The untold story of WWII’s last female spy

From Sunday Morning, 10:10 am on 21 April 2024
pippa latour book composite

Photo: Allen & Unwin

The incredible story of Phyllis "Pippa" Latour, who was an undercover spy during World War II, is being retold by an award-winning New Zealand producer.

Latour parachuted into occupied France in 1944 while on her mission, but for decades she told no one - not even her family - of her undercover feats. 

Before she died last year in Auckland, at the age of 102, she was the last surviving special operations agent in France to get out alive after its liberation in WWII.

New Zealand writer Jude Dobson shares the story in a new book, The Last Secret Agent: The untold story of my life as a spy behind Nazi enemy lines

Dobson formed a close bond with Latour before her death, documenting her story.

This story contains disturbing details.

Latour was highly decorated and the last remaining female member of F-section, the branch of the special operations executive in WWII which organised operations in France.

Members gathered crucial intelligence about the Germans' movements in France, and also cut railway lines and telephone cables, forcing the Germans to send their messages over the airwaves, allowing them to be decoded in England.

Latour was parachuted into Normandy ahead of D-Day. 

"Her job was a wireless operator," Dobson told RNZ's Sunday Morning. "And unlike a lot of the others who were stationary, she had 17 different sets around about a 100km area, so her job with her Russian courier ... they would go and report on German positions.

"Her alias was a 14-year-old girl selling soap... because the [German soldiers] apparently hated their soap, it was like sandpaper, and she had the lovely goat's milk soap. And she would report on where they were, and of course that was a bit of a death sentence... the next thing the bombers would come in." 

New Zealand's member of parliament Judith Collins (left) and Phyllis Latour Doyle look at the Knight of the national Order of the Legion of Honour award she received from French Ambassador to New Zealand Laurent Contini in Auckland on November 25, 2014.

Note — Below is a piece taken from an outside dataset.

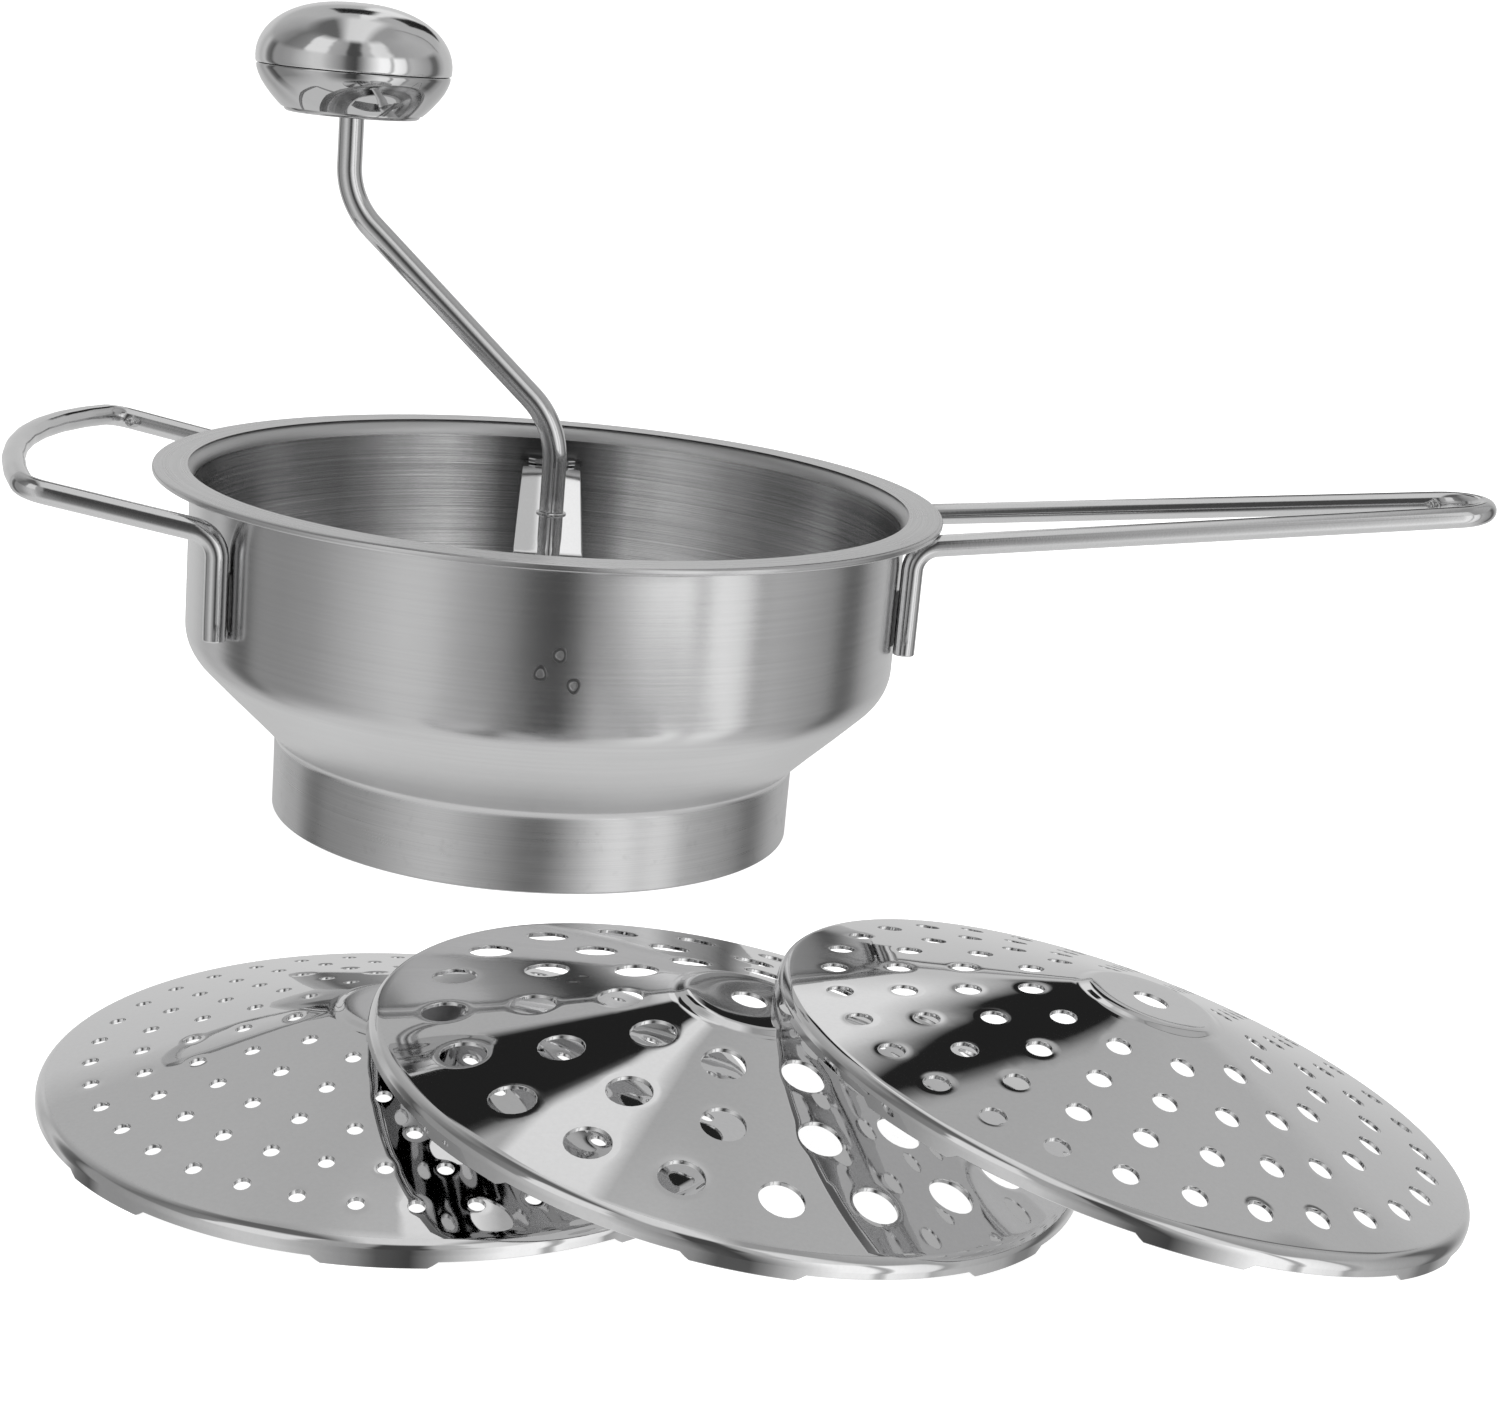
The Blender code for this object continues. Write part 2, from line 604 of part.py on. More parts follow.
def seen_from(points, here, there):
    """Points of one frame's space, in another frame's space."""
    matrix = np.array(there.inverted() @ here)
    return points @ matrix[:3, :3].T + matrix[:3, 3]


def clears(upper_pose, lower_pose):
    """Whether a disc at one pose lies over a disc at another with a gap all round."""
    gap = 1.5 * GAP
    feet = seen_from(disc_samples(False), upper_pose, lower_pose)
    reach = np.hypot(feet[:, 0], feet[:, 1])
    over = reach < DISC_RADIUS
    if (feet[over, 2] < top_height(reach[over]) + gap).any():
        return False
    crown = seen_from(disc_samples(True), lower_pose, upper_pose)
    reach = np.hypot(crown[:, 0], crown[:, 1])
    under = reach < DISC_RADIUS - DISC_SHEET
    return not (crown[under, 2] > top_height(reach[under]) - DISC_SHEET - gap).any()


def leaning_pose(place_at, lower_pose, lower_at):
    """A disc's pose with its far foot on the floor and the near side resting on another disc."""
    centre = Vector((*place_at, 0))
    way = (centre - Vector((*lower_at, 0))).normalized()
    foot = centre + way * DISC_RADIUS
    axis = Vector((0, 0, 1)).cross(way)
    flat, steep = 0.0, math.radians(25)
    for _ in range(24):
        tilt = (flat + steep) / 2
        turn = Matrix.Rotation(tilt, 4, axis)
        pose = Matrix.Translation(foot) @ turn @ Matrix.Translation(-way * DISC_RADIUS)
        if clears(pose, lower_pose):
            steep = tilt
        else:
            flat = tilt
    turn = Matrix.Rotation(steep, 4, axis)
    return Matrix.Translation(foot) @ turn @ Matrix.Translation(-way * DISC_RADIUS)


def disc_poses():
    """Where each disc lies: the first flat, each later one leaning on the one before."""
    poses = {}
    lower_pose = lower_at = None
    for name, (x, y) in DISC_PLACES.items():
        place_at = (MILL_X + x, MILL_Y + y)
        if lower_pose is None:
            pose = Matrix.Translation((*place_at, 0))
        else:
            pose = leaning_pose(place_at, lower_pose, lower_at)
        poses[name] = lower_pose = pose
        lower_at = place_at
    return poses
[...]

New Zealand's member of parliament Judith Collins (left) and Phyllis Latour Doyle look at the Knight of the national Order of the Legion of Honour award she received from French Ambassador to New Zealand Laurent Contini in Auckland on 25 November, 2014. Photo: AFP / Michael Bradley

While she was in France, she was constantly in danger and on the move. She foraged for food and often spent nights outside in a forest, not wanting to put those in safe houses in danger.

She had many close calls, including searches at checkpoints with the radio codes sown into a shoelace used to tie her hair up, radio parts hidden under a full commode which was emptied and examined during a search, and a German soldier who fired into the ceiling of the place she sourced the soap from, in case there had been anyone hidden in the ceiling.

Some of the women from F-section who were caught died horribly. They were not covered by the Geneva Convention of war, and many were tortured and executed. Latour herself did not come through unscathed, she was raped by German soldiers before an officer stepped in and stopped it.  

And during her time in France, she witnessed many civilians executed. 

"She sent 135 messages in her time there, then she was overrun by the Americans," Dobson said. "Even then getting out to Paris was equally horrendous. She walked to Paris - took her two months.

"She was a smart woman, had her wits about her."

'The Last Secret Agent' book.

Photo: Allen & Unwin

Latour was born in South Africa, and had a British mother. During her childhood in the Belgian Congo her family moved frequently. "She picked up languages like a sponge ... she learned to shoot a gun at 7, and morse code, maths, algebra". 

During training for special operations she was noted as being good at rope climbing, which she put down to climbing vines while often playing with monkeys as a child. She attended a finishing school in Paris, where she had polished up her French.

Before talking to Latour, Dobson had already interviewed some of New Zealand's last surviving pilots who flew during the war.

"That generation ... they were all young people once... and they did some pretty extraordinary things and I guess I just wanted to shine a light on it," Dobson said.

Through most of her life, Latour had intended to take her experiences with her to her grave, but changed her mind after her sons came across clues there was more to her story. 

"I actually think she had PTSD ...In our first interview, she said to me: 'War wasn't pretty, and why would I want to talk about it or remember it?' She had quite a few nightmares."

So Dobson felt honoured to have been entrusted with the job.

"She was a remarkable woman... I really loved talking to her, it was a nice weekly date and ... I'd take out my cheese scones. She was a straight shooter, and she was extremely patient with me."